Bikers Lend Help To Woman Whose House Was Destroyed by Fire
The smell of damp charred wood filled the air foreshadowing the remains of the broken down building that were hidden from view behind a full dumpster. Two women who had been removing the debris and salvaging the remains for weeks now had helping hands, as 10 bikers came to pitch in.
Vickki Owens’s house burned on February 8, after she left a ceramic heater on to keep two rescued kittens warm. Since then she has been salvaging what she could and discarding the remains. Her neighbor Brooke Clement, pitched in when she saw Owens was working alone, and early in March she called a friend, and today, Saturday, March 21, a group of bikers showed up to help her out.
“I looked at them two, and they looked like they were about to fall out,” said Roy Horrigan. “And I said, ‘we have to do something.”
Horrigan is the founder of Southside Maniacs, a 501c3 nonprofit group of bikers who donate time to charities. The group gathered with a bobcat, an excavator, and a track steir to clear the wreckage. Horrigan said their goal was to knock it all down today, making it safe, and have it cleared out in a few days.

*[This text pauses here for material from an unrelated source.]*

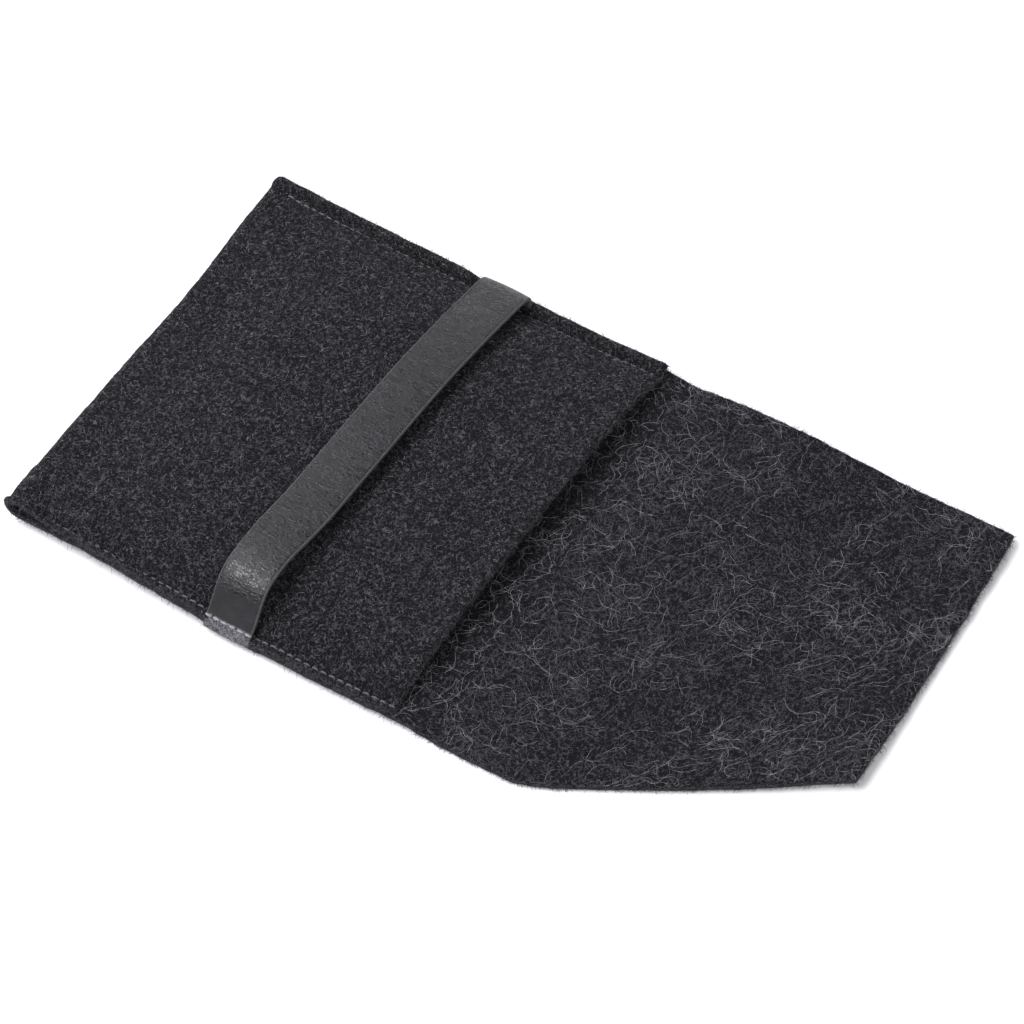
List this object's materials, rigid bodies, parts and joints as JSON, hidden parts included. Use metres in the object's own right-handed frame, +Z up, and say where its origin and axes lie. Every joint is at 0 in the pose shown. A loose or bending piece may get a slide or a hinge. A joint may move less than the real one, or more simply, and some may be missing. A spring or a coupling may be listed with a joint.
{
  "type": "soft pouch glasses case",
  "caption": "Soft felt envelope pouch with stitched sides, a hinged flap with one corner cut off, and a leather strap across the front that holds the flap shut.",
  "frame": {"origin": "bottom centre of the open pouch's box: on the surface it lies on, halfway along and across", "axes": "+X from the closed end to the flap's tip, +Y to the flap's square side, +Z up from the surface"},
  "size_m": [0.274, 0.156, 0.0208],
  "materials": {
    "felt": "matte thick wool felt, charcoal with light stray fibres",
    "leather": "smooth satin leather with fine grain",
    "thread": "twisted sewing thread, grey"
  },
  "bodies": {
    "pouch": {"back_panel": "felt", "end_fold": "felt", "front_panel": "felt", "strap_near_end": "leather", "strap_far_end": "leather", "near_seam_stitches": "thread", "far_seam_stitches": "thread", "strap_near_stitches": "thread", "strap_far_stitches": "thread"},
    "strap": {"strap": "leather"},
    "flap_spine": {"flap_spine": "felt"},
    "flap": {"flap": "felt"},
    "flap_tip": {"flap_tip": "felt"}
  },
  "joints": [
    {"name": "flap_fold", "type": "hinge", "parent": "pouch", "child": "flap_spine", "pos_m": [0.015, 0, 0.003], "axis": [0, -1, 0], "range_deg": [0, 83]},
    {"name": "flap_turn", "type": "hinge", "parent": "flap_spine", "child": "flap", "pos_m": [0.027, 0, 0.003], "axis": [0, -1, 0], "range_deg": [0, 83]},
    {"name": "flap_curl", "type": "hinge", "parent": "flap", "child": "flap_tip", "pos_m": [0.103, 0, 0.003], "axis": [0, -1, 0], "range_deg": [0, 33.2]},
    {"name": "strap_lift", "type": "slide", "parent": "pouch", "child": "strap", "axis": [0, 0, 1], "range_m": [0, 0.005]}
  ],
  "couplings": [
    {"joint": "flap_turn", "follows": "flap_fold", "ratio": 1},
    {"joint": "flap_curl", "follows": "flap_fold", "ratio": 0.4}
  ]
}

Owens said she was grateful for their help. She had been having difficulty with items she salvaged disappearing during the night, and said she thought looters were taking her tools, “you know it’s kind of hard to work without tools,” she said.
“Starting from that Saturday night, people were rummaging through my stuff,” Owens said. “You know you already feel exposed because everything you have is no longer behind walls.”
Her neighbor, Clement, saw her working alone and began to help her clear the debris. Even as Clement spoke, she was carrying a hanging mirror the size of herself. Asked why she began to help, Clement responded, “If I was in this situation, I would want someone to help me out.”
After the fire had been put out, Owens said, the Parish pushed the front two rooms which had not burned into the back two rooms. This, she said, made it difficult to salvage what hadn’t been destroyed, “the part that wasn’t burned was pushed into the part that was burned, and then they smashed the roof on top of that and basically said, ‘clean it up you’ve got 30 days.”
The government informed her that she had 30 days to clear the site or by law they’d have to clear it and fine her, if they saw her having made progress they could give her an extension. A dumpster was provided to her by the Parish to help clean up the mess, which she said she filled twice. Each time she packed it as tightly as she could, because she was only being provided the dumpster three times, “and they said they saw no progress,” she said, over a beeping excavator.
The house was built in 1847, moved to the neighborhood from a plantation where it became a duplex. Owens and her father worked on the building during which time he became ill and died, “you know, this house was the last house me and my dad worked on,” she said, holding back emotions.
The building was being used to store antiques, before it burned down. Owens said she was planning to open a shop to sell the items she had collected. She was not living in it at the time of the fire.
One of the men helping to clear the debris, David Sheppard, said he was clearing trees nearby the day before the fire happened. The group were discussing how it was good to see the community coming together, “sometimes you gotta ask,” said Sheppard. They hoped their efforts would give Owens more time.